State the number of lines in these records holding "Then". Say nothing more.
━━━━
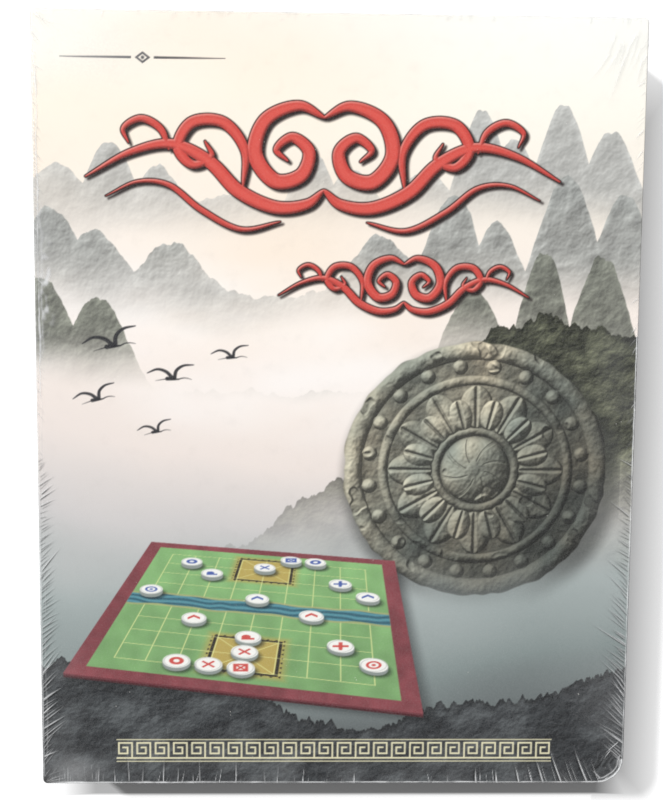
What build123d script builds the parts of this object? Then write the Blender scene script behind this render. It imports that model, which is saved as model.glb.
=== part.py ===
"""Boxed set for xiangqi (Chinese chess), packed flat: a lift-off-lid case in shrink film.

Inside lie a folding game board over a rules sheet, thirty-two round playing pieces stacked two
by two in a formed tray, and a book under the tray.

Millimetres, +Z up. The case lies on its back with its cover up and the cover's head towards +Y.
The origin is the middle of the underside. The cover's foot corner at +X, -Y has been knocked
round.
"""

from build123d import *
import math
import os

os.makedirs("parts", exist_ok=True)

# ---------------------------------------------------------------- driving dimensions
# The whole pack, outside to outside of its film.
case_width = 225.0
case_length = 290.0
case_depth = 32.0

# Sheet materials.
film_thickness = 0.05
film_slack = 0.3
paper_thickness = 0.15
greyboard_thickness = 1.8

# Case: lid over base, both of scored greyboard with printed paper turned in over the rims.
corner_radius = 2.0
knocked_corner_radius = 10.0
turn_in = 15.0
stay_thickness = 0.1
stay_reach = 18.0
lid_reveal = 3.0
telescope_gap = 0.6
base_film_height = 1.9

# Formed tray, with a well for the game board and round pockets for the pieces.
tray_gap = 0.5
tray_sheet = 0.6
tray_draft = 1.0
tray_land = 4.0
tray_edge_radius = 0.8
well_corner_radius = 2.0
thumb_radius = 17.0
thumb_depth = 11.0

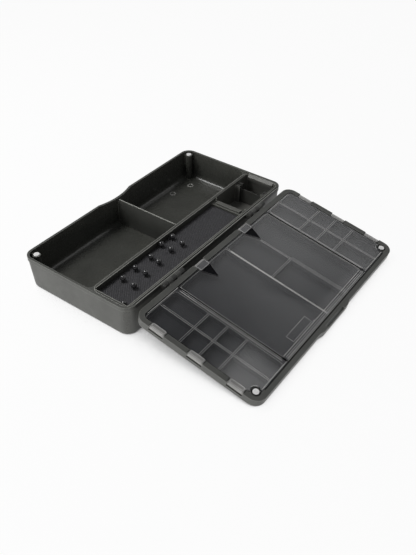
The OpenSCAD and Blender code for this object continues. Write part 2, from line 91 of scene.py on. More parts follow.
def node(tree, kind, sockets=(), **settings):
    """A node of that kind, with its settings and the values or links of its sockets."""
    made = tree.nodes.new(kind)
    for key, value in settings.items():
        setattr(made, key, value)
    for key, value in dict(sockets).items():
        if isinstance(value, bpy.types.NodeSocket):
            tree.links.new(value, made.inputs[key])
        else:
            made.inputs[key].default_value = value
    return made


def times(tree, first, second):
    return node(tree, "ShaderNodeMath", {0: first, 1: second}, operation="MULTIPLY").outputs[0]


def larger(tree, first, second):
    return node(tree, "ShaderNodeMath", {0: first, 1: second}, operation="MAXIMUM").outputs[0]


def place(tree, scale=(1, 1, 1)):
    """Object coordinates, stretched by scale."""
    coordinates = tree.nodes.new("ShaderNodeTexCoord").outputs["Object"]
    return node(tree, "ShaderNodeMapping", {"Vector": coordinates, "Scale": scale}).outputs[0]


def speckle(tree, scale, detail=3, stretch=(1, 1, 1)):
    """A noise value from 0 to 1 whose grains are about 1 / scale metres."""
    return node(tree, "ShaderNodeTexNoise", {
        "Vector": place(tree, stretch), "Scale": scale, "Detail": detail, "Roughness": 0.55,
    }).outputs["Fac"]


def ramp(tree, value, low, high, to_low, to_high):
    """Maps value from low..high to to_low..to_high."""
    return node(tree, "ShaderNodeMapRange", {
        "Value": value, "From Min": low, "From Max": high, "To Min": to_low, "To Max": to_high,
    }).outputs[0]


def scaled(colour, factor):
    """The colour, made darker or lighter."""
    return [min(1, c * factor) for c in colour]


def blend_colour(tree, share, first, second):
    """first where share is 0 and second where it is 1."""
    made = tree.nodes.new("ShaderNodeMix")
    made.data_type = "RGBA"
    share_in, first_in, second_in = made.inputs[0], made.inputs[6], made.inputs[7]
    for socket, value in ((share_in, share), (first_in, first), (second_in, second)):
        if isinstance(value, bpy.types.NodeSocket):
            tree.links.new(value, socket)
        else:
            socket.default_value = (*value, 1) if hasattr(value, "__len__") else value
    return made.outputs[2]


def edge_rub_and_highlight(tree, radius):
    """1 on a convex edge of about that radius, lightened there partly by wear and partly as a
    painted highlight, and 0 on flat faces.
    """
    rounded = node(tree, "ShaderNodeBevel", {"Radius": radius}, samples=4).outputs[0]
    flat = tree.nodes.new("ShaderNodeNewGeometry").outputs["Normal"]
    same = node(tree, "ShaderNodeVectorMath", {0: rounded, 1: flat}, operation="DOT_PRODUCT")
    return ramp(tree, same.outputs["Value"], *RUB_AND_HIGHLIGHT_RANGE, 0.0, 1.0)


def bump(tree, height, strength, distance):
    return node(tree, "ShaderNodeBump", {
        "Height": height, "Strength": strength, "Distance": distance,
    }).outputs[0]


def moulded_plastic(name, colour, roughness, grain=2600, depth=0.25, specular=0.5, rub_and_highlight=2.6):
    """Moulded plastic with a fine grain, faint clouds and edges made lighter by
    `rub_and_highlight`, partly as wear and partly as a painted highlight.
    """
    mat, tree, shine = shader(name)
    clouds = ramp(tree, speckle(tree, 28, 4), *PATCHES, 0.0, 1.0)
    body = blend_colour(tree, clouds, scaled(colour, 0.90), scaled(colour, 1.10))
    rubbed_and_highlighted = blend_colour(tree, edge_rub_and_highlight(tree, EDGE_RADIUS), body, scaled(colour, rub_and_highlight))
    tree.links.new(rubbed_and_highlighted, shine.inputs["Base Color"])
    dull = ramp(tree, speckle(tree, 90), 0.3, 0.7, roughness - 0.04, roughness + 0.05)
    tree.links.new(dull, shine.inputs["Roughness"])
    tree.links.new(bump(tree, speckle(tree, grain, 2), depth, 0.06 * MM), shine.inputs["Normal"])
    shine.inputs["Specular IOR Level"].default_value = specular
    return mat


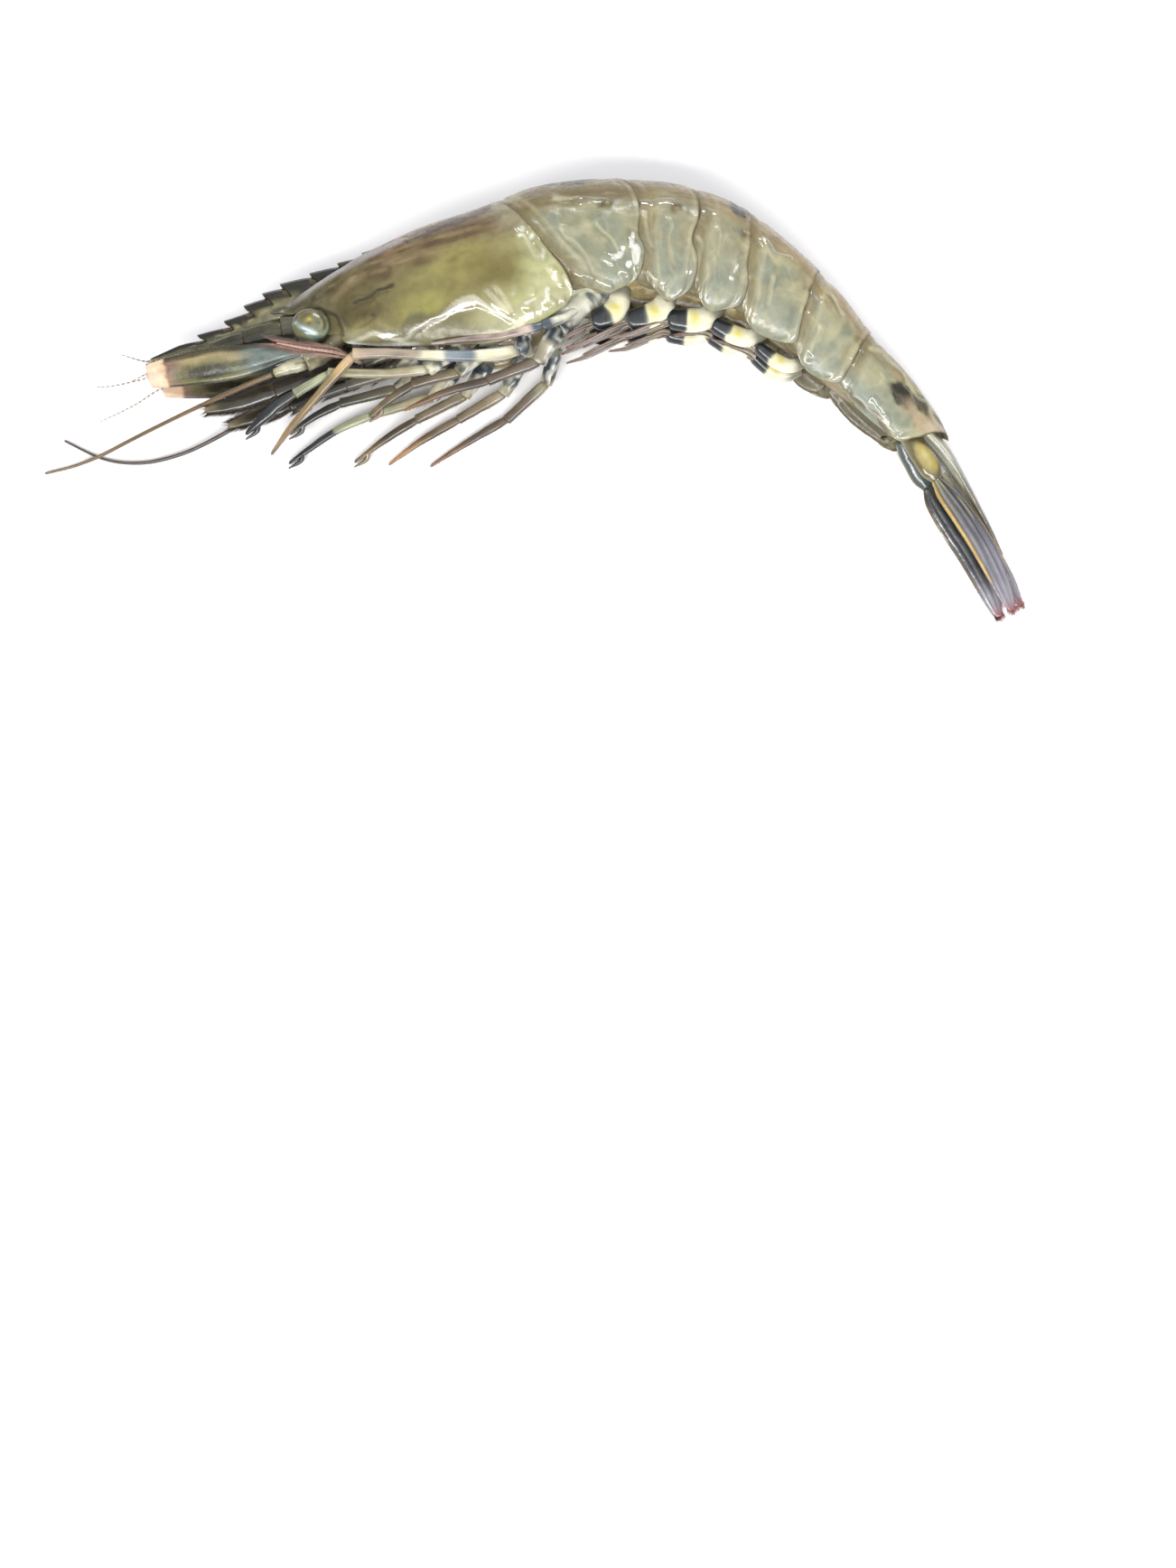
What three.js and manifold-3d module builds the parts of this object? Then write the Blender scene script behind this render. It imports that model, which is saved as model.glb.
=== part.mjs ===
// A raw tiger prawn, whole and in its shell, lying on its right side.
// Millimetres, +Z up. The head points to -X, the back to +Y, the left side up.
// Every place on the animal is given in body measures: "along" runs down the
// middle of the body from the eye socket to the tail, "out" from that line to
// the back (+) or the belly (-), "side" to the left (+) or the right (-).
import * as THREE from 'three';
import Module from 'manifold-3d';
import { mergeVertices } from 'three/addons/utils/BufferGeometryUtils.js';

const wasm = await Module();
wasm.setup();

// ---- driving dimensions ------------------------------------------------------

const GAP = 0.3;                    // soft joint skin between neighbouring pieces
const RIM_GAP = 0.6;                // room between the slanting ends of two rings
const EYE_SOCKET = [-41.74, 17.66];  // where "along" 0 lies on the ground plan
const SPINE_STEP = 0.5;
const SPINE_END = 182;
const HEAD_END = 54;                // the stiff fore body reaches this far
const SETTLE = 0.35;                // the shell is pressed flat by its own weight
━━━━
[TASK RESULT]:
2